Jordan of Oklahoma wrote:
One thing I will say though is that Seattle had the chance to keep this team, and anyone who says otherwise is ignoring history. The people of Seattle passed Seattle Initiative 91 that rejected sports subsidies and ultimately doomed their chances at retaining the team. They wouldn't build a stadium, and Clay Bennett rightfully took it elsewhere. As an OKC resident, the bitterness I see from former Seattle fans is stunning. I can promise you one thing, if the people of OKC were asked to build a new stadium, it would pass in a landslide. Loyalty is a two-way street.
Stuart J of Seattle responded:
Mr Bennett had zero intention of keeping the team in Seattle. Mr Stern knows how to play the game: blackmailing a city to increase the amount taxpayers pay up so the team moves strikes fear into other cities, who are then forced to pony up in order to keep their team. Who wins? The league and the owners. Who loses? Fans and taxpayers.
And Seattle taxpayers are the ones who have forced the NBAs hand and proved what a fraud the league is, because the arena deal on the table now is much better than what Seattle would have gotten a few years ago, and is probably much better for taxpayers than an increase in sales tax, which according to Wikipedia is what taxpayers are paying for the Chesapeake / Ford arena.
Mused David of Toledo:
Why should the public pay for "sports subsidies" when the public is incapable of reducing the national debt, seeing that every American has health insurance, maintaining our infrastructure, providing jobs for all our wounded warriors, etc.?
Why can't billionaire sports team owners, who realize enormous windfall profits when they sell to the next owner, pay for their own stadia? (George W. Bush bought into the Texas Rangers for $600,000 and cashed out 9 years later for 14.9 million.)
Stuart J added:
The way the league blackmailed Seattle was no fairy tale. The way sports teams in general extort taxpayers is not a fairy tale. The Thunder was built on the backs of Seattle fans who had to endure a terrible last season as the now Oklahoma GM cleared cap space so that Mr Bennett and Mr McClendon would lose less money before they moved the team to OKC.
A word from the author

In Behind the Cover Story: Sam Anderson on the Civic Magic of the OKC Thunder, the Times Magazine blog asked the author a few questions:
You are a basketball obsessive. What drew your eye to this particular story?
The Thunder is a magical team. Everyone wanted to hate them after the debacle over whether the team would stay in Seattle, and many succeeded and even kept it up for a few years. But the team became so likable on so many levels (the personalities, the playing style, the organizational class, James Harden’s beard) that a lot of that hate just melted away. That’s not to say that many people in Seattle don’t hate them still, understandably. But the players are so young, they had all of this potential and then they actually realized it — which is such a rare thing in sports.

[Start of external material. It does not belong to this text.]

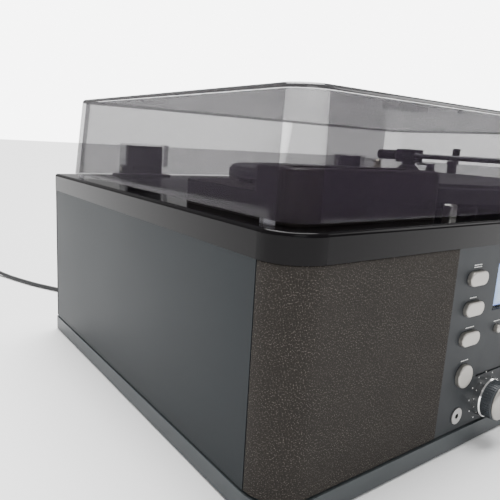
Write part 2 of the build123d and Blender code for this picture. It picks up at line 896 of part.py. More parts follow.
# Cassette housing: a tall front part with a slot for the tape, and a low part behind it with a key
key_at = (
    from_left(housing_x + step_width / 2),
    from_front((housing_y + housing_depth + step_end_y) / 2 + 4.0),
)
key_pocket_bottom = step_top - 9.0
with BuildPart() as cassette_housing:
    with BuildSketch(Plane.XY.offset(deck_top)):
        with Locations((from_left(housing_x), from_front(housing_y))):
            Rectangle(step_width, step_end_y - housing_y, align=(Align.MIN, Align.MIN))
    extrude(amount=step_top - deck_top)
    with BuildSketch(Plane.XY.offset(deck_top)):
        with Locations((from_left(housing_x), from_front(housing_y))):
            Rectangle(housing_width, housing_depth, align=(Align.MIN, Align.MIN))
    extrude(amount=housing_top - deck_top)
    outer_edges = cassette_housing.edges().filter_by(Axis.Z)
    inner_corner = outer_edges.sort_by_distance(
        (from_left(housing_x + step_width), from_front(housing_y + housing_depth), deck_top))[:2]
    corner_edges = [edge for edge in outer_edges if edge not in inner_corner]
    fillet(corner_edges, radius=housing_corner)
    fillet(cassette_housing.faces().sort_by(Axis.Z)[-1].edges(), radius=2.5)
    with BuildSketch(Plane.XY.offset(deck_top)):
        with Locations(slot_at):
            Rectangle(well_width, well_depth)
    extrude(amount=-(deck_top - slot_bottom + slot_wall))
    with BuildSketch(Plane.XY.offset(housing_top)):
        with Locations(slot_at):
            Rectangle(slot_width, slot_depth)
    extrude(amount=-(housing_top - slot_bottom), mode=Mode.SUBTRACT)
    with BuildSketch(Plane.XY.offset(step_top)):
        with Locations(key_at):
            Rectangle(key_width + 2 * play, key_depth + 2 * play)
    extrude(amount=-(step_top - key_pocket_bottom), mode=Mode.SUBTRACT)
finish(cassette_housing, "cassette_housing")

with BuildPart() as cassette_key:
    with BuildSketch(Plane.XY.offset(key_pocket_bottom + key_travel + play)):
        with Locations(key_at):
            Rectangle(key_width, key_depth)
    extrude(amount=step_top + key_proud - key_pocket_bottom - key_travel - play)
    fillet(cassette_key.faces().sort_by(Axis.Z)[-1].edges(), radius=1.0)
finish(cassette_key, "cassette_key")

# Speed switch: a cap above the deck, a stem through its slot and a slider under the plate
with BuildPart() as speed_switch:
    with BuildSketch(Plane.XY.offset(deck_top + play)):
        with Locations(switch_at):
            RectangleRounded(8.0, 7.0, 1.5)
    extrude(amount=switch_top - deck_top - play)
    chamfer(speed_switch.faces().sort_by(Axis.Z)[-1].edges(), length=1.0)
    with BuildSketch(Plane.XY.offset(deck_under - play)):
        with Locations(switch_at):
            Rectangle(3.0, 2.6)
    extrude(amount=deck_plate + 2.5 * play)
    with BuildSketch(Plane.XY.offset(deck_under - play)):
        with Locations(switch_at):
            Rectangle(9.0, 8.0)
    extrude(amount=-2.0)
finish(speed_switch, "speed_switch")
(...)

Your article has a sort of precapitalist fairy-tale quality. Is money the big bad wolf?
I think it is a sort of old-timey “golden era of sports” type of story. It kept reminding me of stories of the Brooklyn Dodgers of the 1940s and ’50s — how it was just this perfect fusion of community and team. But then of course the Dodgers got sucked off to the West Coast and Brooklyn went into a downward economic spiral that lasted something like 40 years — and that was all about money. The amazing thing about the Thunder is that the team’s origin story is definitely not a precapitalist fairy tale. Ask anyone in Seattle. But now the team has come to seem that way.
Anderson, by the way, wrote a 9/16/07 article for New York Magazine about Dodgers nostalgia and Atlantic Yards, Exorcising the Dodgers.